__Given exercise__. Write the material out again in full, exactly.

__Recorded information__.

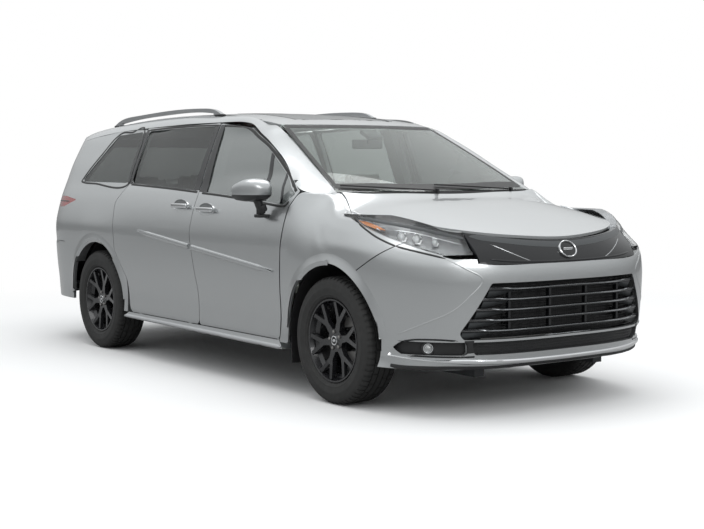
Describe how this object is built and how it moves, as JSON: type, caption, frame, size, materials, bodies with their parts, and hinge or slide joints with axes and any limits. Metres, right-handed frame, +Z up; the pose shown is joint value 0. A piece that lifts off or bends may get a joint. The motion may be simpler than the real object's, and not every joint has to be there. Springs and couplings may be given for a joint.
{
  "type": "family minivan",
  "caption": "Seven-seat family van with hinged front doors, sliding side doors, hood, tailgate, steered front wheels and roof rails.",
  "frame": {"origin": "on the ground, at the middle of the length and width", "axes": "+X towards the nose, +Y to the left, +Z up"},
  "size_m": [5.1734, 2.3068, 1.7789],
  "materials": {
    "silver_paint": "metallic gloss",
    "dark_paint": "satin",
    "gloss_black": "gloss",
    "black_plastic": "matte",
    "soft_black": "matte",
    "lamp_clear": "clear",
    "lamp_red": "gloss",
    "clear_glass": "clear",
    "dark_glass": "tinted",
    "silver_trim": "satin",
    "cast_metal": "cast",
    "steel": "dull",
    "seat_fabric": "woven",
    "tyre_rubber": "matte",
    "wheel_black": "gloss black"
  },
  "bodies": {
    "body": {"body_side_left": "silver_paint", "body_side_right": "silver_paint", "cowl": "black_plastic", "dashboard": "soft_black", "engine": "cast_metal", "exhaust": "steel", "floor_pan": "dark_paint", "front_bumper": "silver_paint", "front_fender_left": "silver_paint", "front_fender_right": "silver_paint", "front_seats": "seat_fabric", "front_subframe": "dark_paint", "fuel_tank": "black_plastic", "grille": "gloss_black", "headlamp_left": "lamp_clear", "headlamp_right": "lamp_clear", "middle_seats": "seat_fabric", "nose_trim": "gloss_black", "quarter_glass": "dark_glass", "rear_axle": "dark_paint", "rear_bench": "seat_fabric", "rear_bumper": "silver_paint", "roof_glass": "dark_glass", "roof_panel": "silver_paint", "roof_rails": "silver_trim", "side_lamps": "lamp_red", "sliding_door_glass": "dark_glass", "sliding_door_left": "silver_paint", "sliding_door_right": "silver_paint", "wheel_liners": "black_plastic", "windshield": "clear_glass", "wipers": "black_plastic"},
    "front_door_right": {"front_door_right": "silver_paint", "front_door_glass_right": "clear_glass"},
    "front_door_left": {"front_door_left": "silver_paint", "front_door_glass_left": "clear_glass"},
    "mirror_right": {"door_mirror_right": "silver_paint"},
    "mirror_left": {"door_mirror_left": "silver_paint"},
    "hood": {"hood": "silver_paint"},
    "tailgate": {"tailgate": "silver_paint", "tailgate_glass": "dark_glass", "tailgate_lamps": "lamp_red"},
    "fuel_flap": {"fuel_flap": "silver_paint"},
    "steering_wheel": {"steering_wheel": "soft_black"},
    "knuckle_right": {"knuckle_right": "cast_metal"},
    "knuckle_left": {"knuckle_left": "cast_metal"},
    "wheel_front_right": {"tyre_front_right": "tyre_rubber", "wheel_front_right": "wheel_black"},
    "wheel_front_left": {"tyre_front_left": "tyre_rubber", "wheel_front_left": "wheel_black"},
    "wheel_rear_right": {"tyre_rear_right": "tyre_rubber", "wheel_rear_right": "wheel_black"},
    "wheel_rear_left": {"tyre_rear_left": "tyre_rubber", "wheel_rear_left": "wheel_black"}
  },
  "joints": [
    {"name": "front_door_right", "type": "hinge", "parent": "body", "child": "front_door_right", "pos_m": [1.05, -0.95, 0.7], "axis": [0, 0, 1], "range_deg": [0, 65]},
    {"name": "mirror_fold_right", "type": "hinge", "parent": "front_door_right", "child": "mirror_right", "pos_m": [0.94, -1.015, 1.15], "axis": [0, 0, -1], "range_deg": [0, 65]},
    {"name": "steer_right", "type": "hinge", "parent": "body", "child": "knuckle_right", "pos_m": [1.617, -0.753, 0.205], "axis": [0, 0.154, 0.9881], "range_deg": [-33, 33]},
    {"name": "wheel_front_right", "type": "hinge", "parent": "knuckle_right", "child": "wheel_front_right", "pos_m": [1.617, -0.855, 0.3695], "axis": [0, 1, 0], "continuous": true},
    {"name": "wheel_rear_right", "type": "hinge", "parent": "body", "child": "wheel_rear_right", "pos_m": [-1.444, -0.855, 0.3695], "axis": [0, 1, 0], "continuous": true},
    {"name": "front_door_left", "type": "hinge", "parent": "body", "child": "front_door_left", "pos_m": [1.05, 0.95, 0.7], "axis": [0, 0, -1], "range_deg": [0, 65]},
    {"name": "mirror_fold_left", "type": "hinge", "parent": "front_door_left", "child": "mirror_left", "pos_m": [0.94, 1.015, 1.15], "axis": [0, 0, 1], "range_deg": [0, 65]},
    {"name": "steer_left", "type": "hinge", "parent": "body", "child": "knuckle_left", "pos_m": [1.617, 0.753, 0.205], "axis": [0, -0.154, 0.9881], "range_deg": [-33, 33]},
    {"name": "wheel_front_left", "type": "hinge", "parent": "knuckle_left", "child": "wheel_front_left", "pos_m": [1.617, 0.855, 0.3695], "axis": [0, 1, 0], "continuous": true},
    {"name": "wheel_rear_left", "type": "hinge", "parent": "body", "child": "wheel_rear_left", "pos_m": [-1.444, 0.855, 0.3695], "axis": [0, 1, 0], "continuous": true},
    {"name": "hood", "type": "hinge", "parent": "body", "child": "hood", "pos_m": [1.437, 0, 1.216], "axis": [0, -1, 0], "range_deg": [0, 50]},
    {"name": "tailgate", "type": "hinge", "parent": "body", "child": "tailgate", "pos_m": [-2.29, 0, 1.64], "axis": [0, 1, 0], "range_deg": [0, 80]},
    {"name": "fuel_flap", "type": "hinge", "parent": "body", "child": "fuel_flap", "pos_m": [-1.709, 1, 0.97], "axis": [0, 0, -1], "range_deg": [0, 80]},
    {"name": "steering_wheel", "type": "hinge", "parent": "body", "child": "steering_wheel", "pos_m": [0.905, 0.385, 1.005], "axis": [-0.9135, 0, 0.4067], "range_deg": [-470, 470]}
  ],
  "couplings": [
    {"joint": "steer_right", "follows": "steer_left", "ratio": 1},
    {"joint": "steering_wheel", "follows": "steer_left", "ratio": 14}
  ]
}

__The reply__.
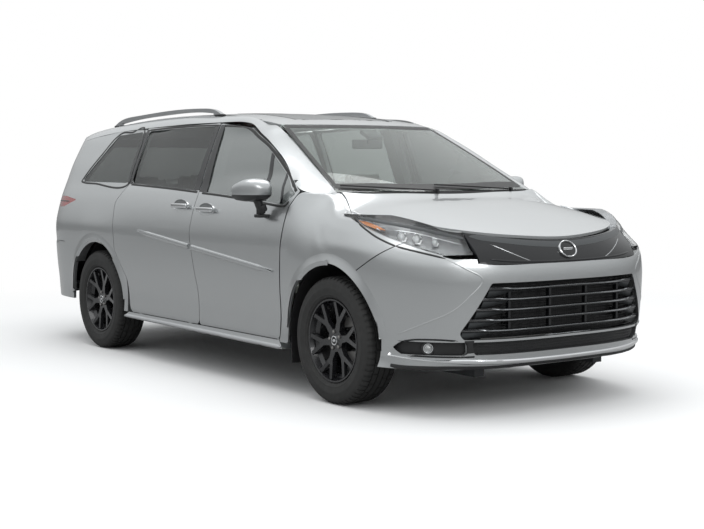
Describe how this object is built and how it moves, as JSON: type, caption, frame, size, materials, bodies with their parts, and hinge or slide joints with axes and any limits. Metres, right-handed frame, +Z up; the pose shown is joint value 0. A piece that lifts off or bends may get a joint. The motion may be simpler than the real object's, and not every joint has to be there. Springs and couplings may be given for a joint.
{
  "type": "family minivan",
  "caption": "Seven-seat family van with hinged front doors, sliding side doors, hood, tailgate, steered front wheels and roof rails.",
  "frame": {"origin": "on the ground, at the middle of the length and width", "axes": "+X towards the nose, +Y to the left, +Z up"},
  "size_m": [5.1734, 2.3068, 1.7789],
  "materials": {
    "silver_paint": "metallic gloss",
    "dark_paint": "satin",
    "gloss_black": "gloss",
    "black_plastic": "matte",
    "soft_black": "matte",
    "lamp_clear": "clear",
    "lamp_red": "gloss",
    "clear_glass": "clear",
    "dark_glass": "tinted",
    "silver_trim": "satin",
    "cast_metal": "cast",
    "steel": "dull",
    "seat_fabric": "woven",
    "tyre_rubber": "matte",
    "wheel_black": "gloss black"
  },
  "bodies": {
    "body": {"body_side_left": "silver_paint", "body_side_right": "silver_paint", "cowl": "black_plastic", "dashboard": "soft_black", "engine": "cast_metal", "exhaust": "steel", "floor_pan": "dark_paint", "front_bumper": "silver_paint", "front_fender_left": "silver_paint", "front_fender_right": "silver_paint", "front_seats": "seat_fabric", "front_subframe": "dark_paint", "fuel_tank": "black_plastic", "grille": "gloss_black", "headlamp_left": "lamp_clear", "headlamp_right": "lamp_clear", "middle_seats": "seat_fabric", "nose_trim": "gloss_black", "quarter_glass": "dark_glass", "rear_axle": "dark_paint", "rear_bench": "seat_fabric", "rear_bumper": "silver_paint", "roof_glass": "dark_glass", "roof_panel": "silver_paint", "roof_rails": "silver_trim", "side_lamps": "lamp_red", "sliding_door_glass": "dark_glass", "sliding_door_left": "silver_paint", "sliding_door_right": "silver_paint", "wheel_liners": "black_plastic", "windshield": "clear_glass", "wipers": "black_plastic"},
    "front_door_right": {"front_door_right": "silver_paint", "front_door_glass_right": "clear_glass"},
    "front_door_left": {"front_door_left": "silver_paint", "front_door_glass_left": "clear_glass"},
    "mirror_right": {"door_mirror_right": "silver_paint"},
    "mirror_left": {"door_mirror_left": "silver_paint"},
    "hood": {"hood": "silver_paint"},
    "tailgate": {"tailgate": "silver_paint", "tailgate_glass": "dark_glass", "tailgate_lamps": "lamp_red"},
    "fuel_flap": {"fuel_flap": "silver_paint"},
    "steering_wheel": {"steering_wheel": "soft_black"},
    "knuckle_right": {"knuckle_right": "cast_metal"},
    "knuckle_left": {"knuckle_left": "cast_metal"},
    "wheel_front_right": {"tyre_front_right": "tyre_rubber", "wheel_front_right": "wheel_black"},
    "wheel_front_left": {"tyre_front_left": "tyre_rubber", "wheel_front_left": "wheel_black"},
    "wheel_rear_right": {"tyre_rear_right": "tyre_rubber", "wheel_rear_right": "wheel_black"},
    "wheel_rear_left": {"tyre_rear_left": "tyre_rubber", "wheel_rear_left": "wheel_black"}
  },
  "joints": [
    {"name": "front_door_right", "type": "hinge", "parent": "body", "child": "front_door_right", "pos_m": [1.05, -0.95, 0.7], "axis": [0, 0, 1], "range_deg": [0, 65]},
    {"name": "mirror_fold_right", "type": "hinge", "parent": "front_door_right", "child": "mirror_right", "pos_m": [0.94, -1.015, 1.15], "axis": [0, 0, -1], "range_deg": [0, 65]},
    {"name": "steer_right", "type": "hinge", "parent": "body", "child": "knuckle_right", "pos_m": [1.617, -0.753, 0.205], "axis": [0, 0.154, 0.9881], "range_deg": [-33, 33]},
    {"name": "wheel_front_right", "type": "hinge", "parent": "knuckle_right", "child": "wheel_front_right", "pos_m": [1.617, -0.855, 0.3695], "axis": [0, 1, 0], "continuous": true},
    {"name": "wheel_rear_right", "type": "hinge", "parent": "body", "child": "wheel_rear_right", "pos_m": [-1.444, -0.855, 0.3695], "axis": [0, 1, 0], "continuous": true},
    {"name": "front_door_left", "type": "hinge", "parent": "body", "child": "front_door_left", "pos_m": [1.05, 0.95, 0.7], "axis": [0, 0, -1], "range_deg": [0, 65]},
    {"name": "mirror_fold_left", "type": "hinge", "parent": "front_door_left", "child": "mirror_left", "pos_m": [0.94, 1.015, 1.15], "axis": [0, 0, 1], "range_deg": [0, 65]},
    {"name": "steer_left", "type": "hinge", "parent": "body", "child": "knuckle_left", "pos_m": [1.617, 0.753, 0.205], "axis": [0, -0.154, 0.9881], "range_deg": [-33, 33]},
    {"name": "wheel_front_left", "type": "hinge", "parent": "knuckle_left", "child": "wheel_front_left", "pos_m": [1.617, 0.855, 0.3695], "axis": [0, 1, 0], "continuous": true},
    {"name": "wheel_rear_left", "type": "hinge", "parent": "body", "child": "wheel_rear_left", "pos_m": [-1.444, 0.855, 0.3695], "axis": [0, 1, 0], "continuous": true},
    {"name": "hood", "type": "hinge", "parent": "body", "child": "hood", "pos_m": [1.437, 0, 1.216], "axis": [0, -1, 0], "range_deg": [0, 50]},
    {"name": "tailgate", "type": "hinge", "parent": "body", "child": "tailgate", "pos_m": [-2.29, 0, 1.64], "axis": [0, 1, 0], "range_deg": [0, 80]},
    {"name": "fuel_flap", "type": "hinge", "parent": "body", "child": "fuel_flap", "pos_m": [-1.709, 1, 0.97], "axis": [0, 0, -1], "range_deg": [0, 80]},
    {"name": "steering_wheel", "type": "hinge", "parent": "body", "child": "steering_wheel", "pos_m": [0.905, 0.385, 1.005], "axis": [-0.9135, 0, 0.4067], "range_deg": [-470, 470]}
  ],
  "couplings": [
    {"joint": "steer_right", "follows": "steer_left", "ratio": 1},
    {"joint": "steering_wheel", "follows": "steer_left", "ratio": 14}
  ]
}